I drove off more than one girlfriend with my (too much) passion for the game. Andrew (teammate) and I could send all our friends off to the bars as we would talk pockets and sticks well into the night. I carried my lacrosse stick on airplanes and tossed them in the overhead until I was like 35, and that was before you weren’t allowed to do something that might resemble terrorist activities. Now it’s “I have an artificial knee and I’m wearing suspenders”, and they pull me over and pat me down every time.

JUST SAY VAIL or EIGHT DAYS AT 8000 Feet

Perhaps my greatest lacrosse good fortune might have been to have, at a very young age, stumbled upon the responsibility of organizing and orchestrating the Vail Lacrosse Shootout summer tournament every year since 1973.

Plastic heads and the Vail Shootout are right next to each other on the lacrosse history timeline. We did not run the tournament early on as much as it just grew and needed to be tended. Along with my best friend for life and my teammate in college, Jim Soran, I/we loved uniting a Rocky Mountain setting with some of the best players and teams in the world. It grew, the staff grew, too.

I had opportunity to pick the brains of the best players in the world every fourth of July week because they were all right there next to me, in Vail. It helped me as a player and as a coach. Teams from Long Island did not play the same as teams from Baltimore, and neither did the individual players. I lived for and played ‘Masters’ stuff until almost 50, but that is another story.

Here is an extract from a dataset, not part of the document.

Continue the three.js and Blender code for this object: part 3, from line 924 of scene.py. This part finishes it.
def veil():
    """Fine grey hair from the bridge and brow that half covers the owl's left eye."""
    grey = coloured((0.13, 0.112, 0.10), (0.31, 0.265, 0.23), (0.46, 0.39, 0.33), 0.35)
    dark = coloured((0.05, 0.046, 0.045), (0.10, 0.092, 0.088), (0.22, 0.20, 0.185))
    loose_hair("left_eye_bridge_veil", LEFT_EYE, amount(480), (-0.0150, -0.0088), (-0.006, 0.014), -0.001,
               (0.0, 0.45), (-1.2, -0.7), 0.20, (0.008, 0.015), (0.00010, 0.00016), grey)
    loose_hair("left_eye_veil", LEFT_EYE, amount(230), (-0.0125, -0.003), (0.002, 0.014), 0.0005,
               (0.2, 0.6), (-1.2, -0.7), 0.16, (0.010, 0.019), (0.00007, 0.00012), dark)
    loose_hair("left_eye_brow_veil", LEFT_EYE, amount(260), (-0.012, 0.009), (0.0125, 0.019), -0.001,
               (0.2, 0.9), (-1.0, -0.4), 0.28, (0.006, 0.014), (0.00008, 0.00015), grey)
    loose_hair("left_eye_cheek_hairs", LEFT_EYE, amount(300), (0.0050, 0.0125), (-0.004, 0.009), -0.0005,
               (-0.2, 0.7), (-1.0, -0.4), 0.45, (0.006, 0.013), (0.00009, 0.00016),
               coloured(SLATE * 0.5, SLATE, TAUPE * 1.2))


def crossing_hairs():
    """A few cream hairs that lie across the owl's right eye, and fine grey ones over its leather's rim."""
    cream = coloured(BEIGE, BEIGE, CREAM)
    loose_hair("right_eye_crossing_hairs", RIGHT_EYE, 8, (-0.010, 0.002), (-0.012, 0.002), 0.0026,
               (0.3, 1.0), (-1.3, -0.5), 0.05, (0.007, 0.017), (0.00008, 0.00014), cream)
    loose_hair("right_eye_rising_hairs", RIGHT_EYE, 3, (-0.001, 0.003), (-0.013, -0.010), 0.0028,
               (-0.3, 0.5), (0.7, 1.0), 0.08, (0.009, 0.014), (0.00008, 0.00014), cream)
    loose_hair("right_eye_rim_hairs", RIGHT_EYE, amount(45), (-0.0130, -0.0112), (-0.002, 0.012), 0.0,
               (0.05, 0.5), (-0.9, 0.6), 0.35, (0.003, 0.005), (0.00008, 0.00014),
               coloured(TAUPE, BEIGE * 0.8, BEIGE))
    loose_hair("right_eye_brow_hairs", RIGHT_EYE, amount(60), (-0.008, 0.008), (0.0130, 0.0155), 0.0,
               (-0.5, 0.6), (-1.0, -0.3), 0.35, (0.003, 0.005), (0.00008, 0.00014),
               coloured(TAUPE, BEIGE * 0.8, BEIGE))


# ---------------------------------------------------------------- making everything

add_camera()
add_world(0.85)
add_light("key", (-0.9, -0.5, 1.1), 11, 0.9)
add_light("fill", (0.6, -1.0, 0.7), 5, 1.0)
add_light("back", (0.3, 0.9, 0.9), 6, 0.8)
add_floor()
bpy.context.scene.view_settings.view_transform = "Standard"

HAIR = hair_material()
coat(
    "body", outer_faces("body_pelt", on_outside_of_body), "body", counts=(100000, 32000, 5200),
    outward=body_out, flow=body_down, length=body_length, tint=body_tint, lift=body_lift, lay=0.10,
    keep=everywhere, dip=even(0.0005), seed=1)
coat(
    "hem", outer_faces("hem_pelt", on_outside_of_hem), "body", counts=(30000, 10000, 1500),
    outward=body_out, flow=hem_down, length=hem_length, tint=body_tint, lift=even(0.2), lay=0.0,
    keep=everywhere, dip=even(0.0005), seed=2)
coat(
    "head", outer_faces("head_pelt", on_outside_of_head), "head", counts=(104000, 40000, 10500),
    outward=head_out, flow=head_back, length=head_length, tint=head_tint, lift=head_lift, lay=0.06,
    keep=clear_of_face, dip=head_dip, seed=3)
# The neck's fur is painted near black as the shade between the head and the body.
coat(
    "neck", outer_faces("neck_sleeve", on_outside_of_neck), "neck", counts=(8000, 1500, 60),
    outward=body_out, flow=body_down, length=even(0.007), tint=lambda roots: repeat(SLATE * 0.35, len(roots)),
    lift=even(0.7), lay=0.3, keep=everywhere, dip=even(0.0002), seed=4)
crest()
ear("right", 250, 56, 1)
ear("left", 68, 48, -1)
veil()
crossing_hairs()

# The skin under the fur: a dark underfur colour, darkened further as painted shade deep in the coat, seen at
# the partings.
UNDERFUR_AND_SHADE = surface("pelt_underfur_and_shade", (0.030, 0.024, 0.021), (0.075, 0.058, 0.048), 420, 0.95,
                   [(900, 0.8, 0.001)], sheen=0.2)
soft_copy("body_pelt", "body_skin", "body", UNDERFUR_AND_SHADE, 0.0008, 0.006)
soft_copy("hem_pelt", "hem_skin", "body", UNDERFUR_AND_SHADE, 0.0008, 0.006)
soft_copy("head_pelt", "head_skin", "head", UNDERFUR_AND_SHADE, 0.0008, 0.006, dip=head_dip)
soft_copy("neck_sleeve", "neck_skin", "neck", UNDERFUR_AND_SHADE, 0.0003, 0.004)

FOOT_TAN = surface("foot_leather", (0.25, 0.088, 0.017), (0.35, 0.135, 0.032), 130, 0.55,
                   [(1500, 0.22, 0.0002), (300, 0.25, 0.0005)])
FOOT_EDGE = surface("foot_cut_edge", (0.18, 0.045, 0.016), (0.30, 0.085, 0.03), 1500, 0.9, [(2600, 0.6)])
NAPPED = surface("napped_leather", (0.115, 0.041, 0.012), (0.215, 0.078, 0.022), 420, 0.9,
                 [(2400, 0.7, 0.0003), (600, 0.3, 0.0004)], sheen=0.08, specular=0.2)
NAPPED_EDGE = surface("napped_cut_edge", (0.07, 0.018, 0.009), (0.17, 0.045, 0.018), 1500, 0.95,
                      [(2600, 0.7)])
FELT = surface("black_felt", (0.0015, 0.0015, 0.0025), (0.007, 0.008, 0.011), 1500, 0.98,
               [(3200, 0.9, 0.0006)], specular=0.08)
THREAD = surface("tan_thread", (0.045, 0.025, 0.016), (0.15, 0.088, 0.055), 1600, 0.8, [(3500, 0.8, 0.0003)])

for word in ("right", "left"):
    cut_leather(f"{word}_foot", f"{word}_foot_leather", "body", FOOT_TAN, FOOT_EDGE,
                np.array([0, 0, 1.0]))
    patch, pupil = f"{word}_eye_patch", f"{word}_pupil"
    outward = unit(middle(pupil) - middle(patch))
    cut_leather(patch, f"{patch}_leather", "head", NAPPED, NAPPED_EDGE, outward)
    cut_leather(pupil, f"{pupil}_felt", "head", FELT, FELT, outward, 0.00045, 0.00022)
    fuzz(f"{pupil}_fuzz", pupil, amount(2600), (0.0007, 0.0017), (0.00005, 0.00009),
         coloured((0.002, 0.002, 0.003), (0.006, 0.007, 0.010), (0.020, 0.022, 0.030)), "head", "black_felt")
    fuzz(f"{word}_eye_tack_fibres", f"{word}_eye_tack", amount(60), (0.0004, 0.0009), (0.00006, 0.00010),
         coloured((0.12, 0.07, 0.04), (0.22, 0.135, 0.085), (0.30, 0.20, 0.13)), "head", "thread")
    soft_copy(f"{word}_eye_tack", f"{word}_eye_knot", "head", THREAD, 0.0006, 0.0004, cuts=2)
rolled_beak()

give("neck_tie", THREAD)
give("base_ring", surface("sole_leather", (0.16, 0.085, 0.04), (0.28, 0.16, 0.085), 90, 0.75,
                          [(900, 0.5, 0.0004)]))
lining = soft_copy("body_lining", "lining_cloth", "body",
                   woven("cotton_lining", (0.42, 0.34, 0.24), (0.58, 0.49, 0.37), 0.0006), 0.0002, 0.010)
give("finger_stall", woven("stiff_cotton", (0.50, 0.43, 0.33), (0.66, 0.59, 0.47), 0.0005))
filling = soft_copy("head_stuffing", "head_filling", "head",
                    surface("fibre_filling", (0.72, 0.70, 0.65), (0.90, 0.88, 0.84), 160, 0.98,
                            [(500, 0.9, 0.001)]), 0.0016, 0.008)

I started coaching at CC right where I was right after graduation, and I coached here and there for a whole lot of years, most of my life, and mostly at the college Men’s level. I was at Pepperdine and UCSB early on. I also coached JV High school. The longest stretch was the 15 years or so that I spent at Colorado State in the MCLA. In eight years we brought home 4 MCLA National Championships to Fort Collins.Maverik Vail Shootout Rocky Mountain Oysters

TELL IT TO THE JUDGE

From 1999 until 2006 at CSU we played in every single championship final game that was held in Division I of the MCLA, except for 2005. In 2005 we had the number one seed going into the tournament in Minnesota. That would be #1. It was perhaps our most talented team of that era, if not the easiest to coach. I withdrew us, or should I say I chose not to fight an academic blunder that we made that made us ineligible.

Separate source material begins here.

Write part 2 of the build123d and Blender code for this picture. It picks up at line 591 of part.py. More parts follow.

There are two academic checks during the lacrosse season in college. Players have to carry 12 hours of class for both checks. We made the first in March, but on the second one in late April there were two red lines. Two players had dropped classes and were below 12.. They know and knew better. If it had been the one, I would have fought it, and everyone knows we would have been allowed to compete. I chose to withdraw the team. Why? Because the other one of the two was one of our captains, and I am sorry but that will not do. I am big on leadership. So, I could say that we (should have) made eight straight finals appearances, winning four (maybe 5), but I do not care about that stuff (numbers).

If I had it to do again I would do the same thing. Some players weren’t happy with me after 2005. Some parents weren’t happy with me. Two really good players (at least) left CSU, and one of them actually transferred back to Division I. I think he still loves me, though. It seems harsh, but I felt I had to do it, so I did it.

I might not have gone through all that if it weren’t for the fact that they came back, and the so-called CSU “Vindication Tour” of 2006 showed perhaps the best overall leadership that we ever had and I do not mean just the captains. There was no lingering lamenting for 2005 as 2006 approached. There was new business at hand. There was balance in the leading (older guys) and the following (younger ones). They could always find their balance as a team.

We were committed and versatile so when something got a little broke it got a lot fixed more often than not. They truly did band like brothers and they won the National Championship like it was their job and they had fun together earning it, every step. I think that is how it is supposed to be. It was not easy, even in the last game, when we trailed by two with just a couple of minutes left. We had always been ‘there’ in that last game. CU had never been to a final. They were hungry, but even that close to the guillotine the Rammies snatched it away and really there wasn’t drama because it just happened very quickly, without hurry. We dressed in black in 2006. We never wore black before, and have not since.

AAARRGHH! Deep Pockets Ahead

When I was coaching at Colorado State my journal was pretty much live, on line and constantly changing, a vibrant part of not only our team family, but I think lots of other teams were reading as well because it was on line. Lots of fun when I started to get letters from BYU wives, and they started calling us the ‘Pirates’ and we (CSU) ate it up like chocolate soufflé. It was amusing to say the least. At some later point I was informed that what I had been doing all those years (writing down what I think, but on line) was
actually something new, and it had a name, and it be “Blogging”.

I did not know I was a blogger until I already was one. Then I started looking at all these ‘blogs’ out there, and I realized that it is NOT what I do or did, so I do not know what to call this, but I do indeed think about it before I push ‘send’, you can be sure. At any rate I am just excited that someone wants me to write, so Connor, I accept this Deep Pockets challenge and I will try to do you proud even though I just rant and rave, and at times that is indeed not that pretty!